Oh yes. He had all of the Physics majors. Quite a few of them became rather well-known in the world. There was a very distinguished physicist at Stanford named Chatterow [sp?]. He was one of my father’s students at Buffalo, before he went off to Stanford. Marvin Chatterow, I think his name was.
Speaking of Stanford, one of the fascinating things about the discovery of NMR is that just a month after your publication of the discovery came Bloch and his group’s publication. In this article, you mention that Rabi might have visited them in December?
He told them that we were up to this I think. So yes.
Did Rabi visit you? Did he see what you were doing?
Oh yes. Rabi was very much with us during all that time because we had been together for so much of the time during World War II. He was Ed Purcell’s immediate superior.
At the Rad Lab?
At the Rad Lab. See, Ed had become the chairman of the Department of Advanced Development. His predecessor in that had been Norman Ramsey. Norman Ramsey had been chairman of that department. But he quit and went off to found Brookhaven and so forth.
So Rabi was with you at the Radiation Lab, but did he also stay on into the fall and into the winter of 1945 in Cambridge or did he go back to New York? Would he have visited ‘the shed’ for example, where you made the discovery of NMR?
He might have, yes. He might have, being Purcell’s supervisor at MIT. The other person that was so much involved with us was Gerald Zacharias.
Okay. He was a collaborator of Rabi’s in the initial molecular beam experiments?
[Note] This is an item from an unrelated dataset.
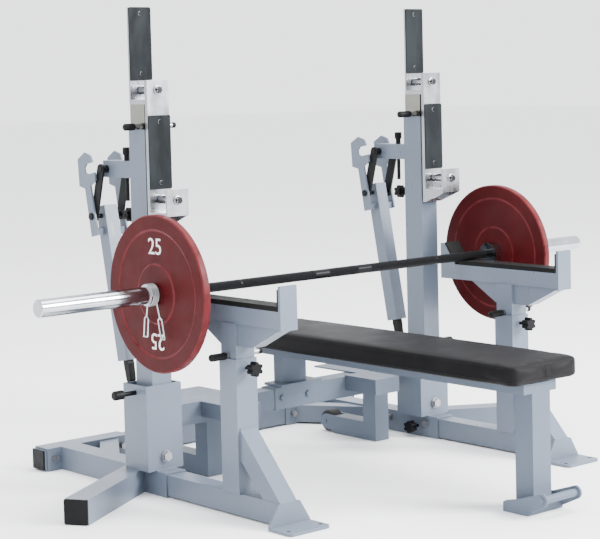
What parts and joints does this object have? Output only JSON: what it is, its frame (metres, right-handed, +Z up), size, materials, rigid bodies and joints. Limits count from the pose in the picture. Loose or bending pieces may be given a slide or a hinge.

He had come to MIT on a more or less permanent basis. He in fact was my immediate boss when I first came to The Radiation Lab. I was assigned to the new group just being started under Gerald Zacharias, because Gerald Zacharias had just come back from spending a leave of absence of over a year where he was learning about electronic technology at Bell Laboratories. He had been sort of farmed out to the Bell Laboratories and so he was regarded as one that had a much bigger leg up in that business than any of the rest of the people at the Radiation Lab. Bell Labs was where the action was in terms of electronics in those days.
Would he have seen your NMR apparatus? Would he have given you comments about the electronics? Or, was it more like you saw him at MIT and perhaps told him about what you were doing?
I think more like that, yes. Zach, who ended up as a professor at MIT, he kept pretty close track of what was going on. The other person that knew very much about what we were doing was Al Hill, A. G. Hill, Albert George Hill, who became vice president of MIT. I understood that he once said, was it he? No, it was Rabi. It was Rabi, who called my wife and asked that she should give me a kick in the pants to get me to do something that I was able to do. He knew that I could but thought I was not up to my potential. He thought that I could have done much more than I was doing.
This was after the Rad Lab, or when was this?
It was after, yes.
When you were actually working on the NMR?
Yes.
Before the publication of the first paper?
I do not think so, no.
After the publication of the first paper, once it was out in the community?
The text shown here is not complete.